• _WHAT YOU ARE ASKED TO DO_: Only the lines between the line with "for foot_name, place" and the line with "obj.parent = None", together with those two lines themselves, are to be copied exactly.

• _MATERIAL PROVIDED_:

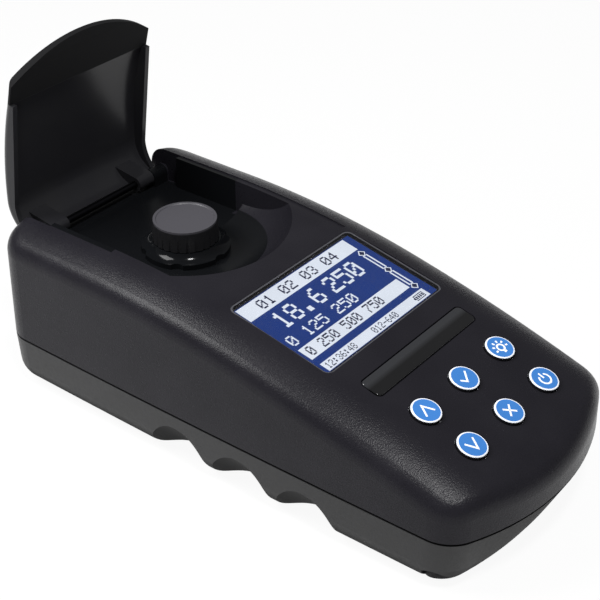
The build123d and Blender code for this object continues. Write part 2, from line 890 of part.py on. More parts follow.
def keypad_board():
    """Board that carries the six key domes, notched round the front case posts."""
    board = board_with_holes(key_board_width, key_board_length, key_screw_places())
    board = key_plane(key_board_depth) * board
    for x, y in foot_places().values():
        board -= rod(x, y, seam_height, deck_height, post_radius + block_gap)
    return board


def key_domes():
    """Six snap domes on the keypad board."""
    middle_y = (button_row_far_y + button_row_near_y) / 2
    bend = (key_dome_radius ** 2 + key_dome_height ** 2) / (2 * key_dome_height)
    cap = Pos(0, 0, key_dome_height - bend) * Sphere(bend)
    dome = cap & Box(4 * bend, 4 * bend, 2 * bend, align=standing)
    spread = 1 / cos(deck_angle(middle_y))
    places = [(x, (y - middle_y) * spread) for x, y in button_places().values()]
    return [key_plane(key_board_depth) * (Pos(x, y, 0) * dome) for x, y in places]


def keypad_screws():
    """Four screws that hold the keypad board."""
    depth = key_board_depth + board_thick
    return [key_plane(depth) * (Pos(x, y, 0) * small_screw()) for x, y in key_screw_places()]


def block_low():
    """Underside of the optics base plate."""
    return wall + optics_floor_post


def optics_bore(radius, near, far, turn):
    """Bore from the chamber outwards between two distances, turned about the chamber's axis."""
    bore = Pos((near + far) / 2, 0, 0) * Rot(0, 90, 0) * Cylinder(radius, far - near)
    return Pos(0, chamber_y, beam_z) * Rot(0, 0, turn) * bore


def optics_base():
    """Base plate that carries the optics block and the vial, with two screw lugs."""
    low = block_low()
    plate = Pos(0, chamber_y, low) * Box(block_side, block_side, block_floor, align=standing)
    plate = fillet(plate.edges().filter_by(Axis.Z), block_corner)
    for x, y in lug_places():
        plate += Pos(x, y, low) * Box(lug_length, 3 * lug_length / 2, lug_height, align=standing)
        plate -= rod(x, y, 0, low + lug_height + 1, small_screw_radius)
    return plate


def optics_block():
    """Black block on the base plate, with the vial's bore and three optical bores."""
    low, high = block_low() + block_floor, bowl_floor_z - wall
    block = Pos(0, chamber_y, low) * Box(block_side, block_side, high - low, align=standing)
    block = fillet(block.edges().filter_by(Axis.Z), block_corner)
    block -= rod(0, chamber_y, low - 1, high + 1, vial_radius + block_gap)
    half = block_side / 2
    for turn, radius, length in optics_ports():
        block -= optics_bore(beam_radius, 0, half, turn)
        block -= optics_bore(radius, half - length, half + 1, turn)
    return block - optics_bore(lens_radius, half - lamp_length - lens_thick, half, 180)


def optics_ports():
    """Turn, radius and depth of the lamp's and both detectors' seats."""
    seat = (detector_radius, detector_length)
    return [(180, lamp_radius, lamp_length), (0, *seat), (270, *seat)]


def lamp():
    """Light source: round-nosed lamp with a flange, flush with the block's side."""
    half = block_side / 2
    body = optics_bore(lamp_radius, half - lamp_length, half, 180)
    return body + optics_bore(lamp_radius + 1, half, half + 1, 180)


def source_lens():
    """Plano-convex lens in front of the lamp."""
    half = block_side / 2
    return optics_bore(lens_radius, half - lamp_length - lens_thick, half - lamp_length, 180)


def detector(turn):
    """Photodiode can with its rim."""
    half = block_side / 2
    can = optics_bore(detector_radius, half - detector_length, half, turn)
    return can + optics_bore(detector_radius + detector_rim, half, half + detector_rim, turn)


def vial_pad():
    """Soft pad under the vial."""
    low = block_low() + block_floor
    return Pos(0, chamber_y, 0) * rod(0, 0, low, low + pad_thick, pad_radius)


def vial_low():
    """Underside of the vial."""
    return block_low() + block_floor + pad_thick + vial_lift


def turned(outline):
    """Solid of revolution about the chamber's axis from radius and height points."""
    return Pos(0, chamber_y, 0) * revolve(Plane.XZ * make_face(outline), axis=Axis.Z)


def vial_form(inset, top):
    """Outer form of the vial, or its hollow when inset is the glass."""
    low = vial_low() + inset
    body, neck = vial_radius - inset, vial_neck_radius - inset
    middle = ((body + neck) / 2 + 0.4, (shoulder_low_z + neck_low_z) / 2 + 0.4)
    return turned([
        Line((0, low), (body, low)),
        Line((body, low), (body, shoulder_low_z)),
        ThreePointArc((body, shoulder_low_z), middle, (neck, neck_low_z)),
        Line((neck, neck_low_z), (neck, top)),
        Line((neck, top), (0, top)),
        Line((0, top), (0, low)),
    ])


def vial_glass():
    """Round glass vial with a shoulder and an open neck."""
    outer = vial_form(0, neck_top_z)
    low = vial_low()
    rim = outer.edges().filter_by(lambda e: max(abs((e @ t).Z - low) for t in (0, 0.5)) < 0.01)
    return fillet(rim, vial_base_radius) - vial_form(vial_wall, neck_top_z + 1)


def positioning_ring():
    """Lobed ring round the vial's neck that stands on the bowl's floor."""
    low, high = bowl_floor_z, bowl_floor_z + ring_height
    brim = low + 0.45 * ring_height
    bore = vial_neck_radius + cap_gap / 2
    middle = (ring_top_radius + 0.9, (brim + high) / 2)
    ring = turned([
        Line((bore, low), (ring_radius, low)),
        Line((ring_radius, low), (ring_radius, brim)),
        ThreePointArc((ring_radius, brim), middle, (ring_top_radius, high)),
        Line((ring_top_radius, high), (bore, high)),
        Line((bore, high), (bore, low)),
    ])
    reach = ring_radius + ring_notch_radius - ring_notch_depth
    for i in range(ring_lobes):
        turn = radians(360 / ring_lobes * i + 30)
        ring -= rod(reach * cos(turn), chamber_y + reach * sin(turn), low - 1, high + 1, ring_notch_radius)
    return ring


def vial_cap():
    """Screw cap with grip flutes and a raised rim round its top."""
    low, high = bowl_floor_z + ring_height + cap_gap, cap_top_z
    bore = vial_neck_radius + cap_gap
    roof = neck_top_z + liner_thick
    recess = 0.3
    cap = turned([
        Line((bore, low), (cap_radius, low)),
        Line((cap_radius, low), (cap_top_radius, high)),
        Line((cap_top_radius, high), (cap_top_radius - 0.8, high)),
        Line((cap_top_radius - 0.8, high), (cap_top_radius - 1.1, high - recess)),
        Line((cap_top_radius - 1.1, high - recess), (0, high - recess)),
        Line((0, high - recess), (0, roof)),
        Line((0, roof), (bore, roof)),
        Line((bore, roof), (bore, low)),
    ])
    for i in range(cap_flutes):
        turn = radians(360 / cap_flutes * i)
        reach = cap_radius + cap_flute_radius * 0.4
        cap -= rod(reach * cos(turn), chamber_y + reach * sin(turn), low - 1, high - 1.6, cap_flute_radius)
    return cap


def cap_liner():
    """Sealing disc inside the cap."""
    return Pos(0, chamber_y, 0) * rod(0, 0, neck_top_z, neck_top_z + liner_thick, vial_neck_radius)


def main_board():
    """Main circuit board on its four posts."""
    length = main_board_rear_y - main_board_front_y
    middle = (main_board_rear_y + main_board_front_y) / 2
    holes = [(x, y - middle) for x, y in main_post_places()]
    return Pos(0, middle, main_board_z + board_thick) * board_with_holes(2 * main_board_half, length, holes)


def screws_from_above(places, seat):
    """Small screws pointing down into posts, their heads on the seat."""
    return [Pos(x, y, seat) * Rot(180, 0, 0) * small_screw() for x, y in places]


def board_screws():
    """Screws of the main board and the socket board."""
    posts = [(x, socket_post_y()) for x in (-socket_post_x, socket_post_x)]
    screws = screws_from_above(main_post_places(), main_board_z + board_thick)
    return screws + screws_from_above(posts, socket_board_top())


def optics_screws():
    """Two screws through the lugs of the optics base."""
    seat = block_low() + lug_height
    head = rod(0, 0, seat, seat + small_head_height, small_head_radius)
    screw = head + rod(0, 0, wall, seat, small_screw_radius)
    return [Pos(x, y, 0) * screw for x, y in lug_places()]


def battery_pack():
    """Flat rechargeable pack in its tray."""
    pack = extrude(RectangleRounded(battery_width, battery_length, battery_corner), amount=battery_height)
    top = pack.faces().sort_by(Axis.Z)
    pack = fillet(top[-1].edges(), 1.2)
    return Pos(0, battery_y, wall + foam_thick) * pack


def battery_pad():
    """Foam strip under the battery pack."""
    pad = extrude(RectangleRounded(battery_width, battery_length, battery_corner), amount=foam_thick)
    return Pos(0, battery_y, wall) * pad


def socket_board():
    """Small board behind the rear wall."""
    holes = [(x, socket_post_y() - socket_board_y()) for x in (-socket_post_x, socket_post_x)]
    board = board_with_holes(socket_board_width, socket_board_length, holes)
    return Pos(0, socket_board_y(), socket_board_top()) * board


def charging_socket():
    """Metal charging and data socket, open to the rear."""
    rear = case_length / 2 - wall / 2
    align = (Align.CENTER, Align.MAX, Align.CENTER)
    body = Pos(0, rear, socket_z) * Box(socket_width, socket_length, socket_height, align=align)
    hollow = Box(socket_width - 1, socket_length - 1, socket_height - 1, align=align)
    mouth = Pos(0, rear + 1, socket_z) * hollow
    tongue = Pos(0, rear - 1, socket_z) * Box(socket_width - 3, socket_length - 1.5, 0.8, align=align)
    return (body - mouth) + tongue


PIECES = {
    "top_shell": top_shell,
    "bottom_shell": bottom_shell,
    "shell_gasket": shell_gasket,
    "case_screws": case_screws,
    "lid_shell": lid_shell,
    "hinge_pin": hinge_pin,
    "display_window": display_window,
    "lcd_gasket": lcd_gasket,
    "lcd_glass": lcd_glass,
    "lcd_backlight": lcd_backlight,
    "lcd_frame": lcd_frame,
    "lcd_board": lcd_board,
    "lcd_screws": lcd_screws,
    "badge_plate": badge_plate,
    "keypad_board": keypad_board,
    "key_domes": key_domes,
    "keypad_screws": keypad_screws,
    "optics_base": optics_base,
    "optics_block": optics_block,
    "optics_screws": optics_screws,
    "lamp": lamp,
    "source_lens": source_lens,
    "vial_pad": vial_pad,
    "vial_glass": vial_glass,
    "positioning_ring": positioning_ring,
    "vial_cap": vial_cap,
    "cap_liner": cap_liner,
    "main_board": main_board,
    "board_screws": board_screws,
    "battery_pad": battery_pad,
    "battery_pack": battery_pack,
    "socket_board": socket_board,
    "charging_socket": charging_socket,
}


def save(name, shape):
    """Write one piece, or a group of like pieces, to its STEP file."""
    solids = shape if isinstance(shape, list) else [shape]
    solids = [solid for piece in solids for solid in piece.solids()]
    whole = solids[0] if len(solids) == 1 else Compound(children=solids)
    export_step(whole, f"parts/{name}.step")


os.makedirs("parts", exist_ok=True)
for piece_name, make in PIECES.items():
    save(piece_name, make())
for foot_name, place in foot_places().items():
    save(foot_name, corner_foot(*place))
for button_name, place in button_places().items():
    save(button_name, deck_plane(*place) * button_cap())
for detector_name, turn in {"detector_through": 0, "detector_side": 270}.items():
    save(detector_name, detector(turn))
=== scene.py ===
"""Turbidity meter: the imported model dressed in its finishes, with its display, key prints and sample."""

import json
import logging
from dataclasses import dataclass
from enum import Enum
from math import cos, radians, sin

import bpy
import numpy as np
from mathutils import Matrix, Vector


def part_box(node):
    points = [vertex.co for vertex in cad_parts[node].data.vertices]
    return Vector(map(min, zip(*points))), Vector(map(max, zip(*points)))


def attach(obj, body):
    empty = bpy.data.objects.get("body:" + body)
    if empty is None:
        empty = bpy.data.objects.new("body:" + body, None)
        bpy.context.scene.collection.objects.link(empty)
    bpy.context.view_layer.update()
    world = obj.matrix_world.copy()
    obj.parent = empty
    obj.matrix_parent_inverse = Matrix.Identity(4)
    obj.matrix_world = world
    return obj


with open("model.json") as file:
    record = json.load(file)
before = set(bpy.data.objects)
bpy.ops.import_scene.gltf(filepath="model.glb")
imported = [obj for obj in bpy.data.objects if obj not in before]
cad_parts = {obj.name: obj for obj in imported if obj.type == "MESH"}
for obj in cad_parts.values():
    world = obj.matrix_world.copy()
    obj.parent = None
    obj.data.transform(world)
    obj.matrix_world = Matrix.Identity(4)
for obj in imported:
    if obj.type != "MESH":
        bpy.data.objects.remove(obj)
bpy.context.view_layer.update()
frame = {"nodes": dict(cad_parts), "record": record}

log = logging.getLogger("turbidity_meter")
# Sizes are in mm, and MM turns them to metres. PRINT_GAP is the clearance under each layer of print.
MM = 0.001
PHOTO_SIZE = 600
SENSOR = 36.0
PRINT_GAP = 0.005
GLYPH_ROWS = 7
GLYPH_STEP = 6


# Colours and nodes


def linear(code: str) -> tuple[float, float, float, float]:
    """Turns an sRGB hex colour to linear red, green, blue and alpha.

    Args:
        code: colour such as "#1a3780".

    Returns:
        The linear colour with an alpha of 1.
    """
    srgb = np.array([int(code[i:i + 2], 16) for i in (1, 3, 5)]) / 255
    low, high = srgb / 12.92, ((srgb + 0.055) / 1.055) ** 2.4
    red, green, blue = np.where(srgb <= 0.04045, low, high)
    return float(red), float(green), float(blue), 1.0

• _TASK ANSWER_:
for foot_name, place in foot_places().items():
    save(foot_name, corner_foot(*place))
for button_name, place in button_places().items():
    save(button_name, deck_plane(*place) * button_cap())
for detector_name, turn in {"detector_through": 0, "detector_side": 270}.items():
    save(detector_name, detector(turn))
=== scene.py ===
"""Turbidity meter: the imported model dressed in its finishes, with its display, key prints and sample."""

import json
import logging
from dataclasses import dataclass
from enum import Enum
from math import cos, radians, sin

import bpy
import numpy as np
from mathutils import Matrix, Vector


def part_box(node):
    points = [vertex.co for vertex in cad_parts[node].data.vertices]
    return Vector(map(min, zip(*points))), Vector(map(max, zip(*points)))


def attach(obj, body):
    empty = bpy.data.objects.get("body:" + body)
    if empty is None:
        empty = bpy.data.objects.new("body:" + body, None)
        bpy.context.scene.collection.objects.link(empty)
    bpy.context.view_layer.update()
    world = obj.matrix_world.copy()
    obj.parent = empty
    obj.matrix_parent_inverse = Matrix.Identity(4)
    obj.matrix_world = world
    return obj


with open("model.json") as file:
    record = json.load(file)
before = set(bpy.data.objects)
bpy.ops.import_scene.gltf(filepath="model.glb")
imported = [obj for obj in bpy.data.objects if obj not in before]
cad_parts = {obj.name: obj for obj in imported if obj.type == "MESH"}
for obj in cad_parts.values():
    world = obj.matrix_world.copy()
    obj.parent = None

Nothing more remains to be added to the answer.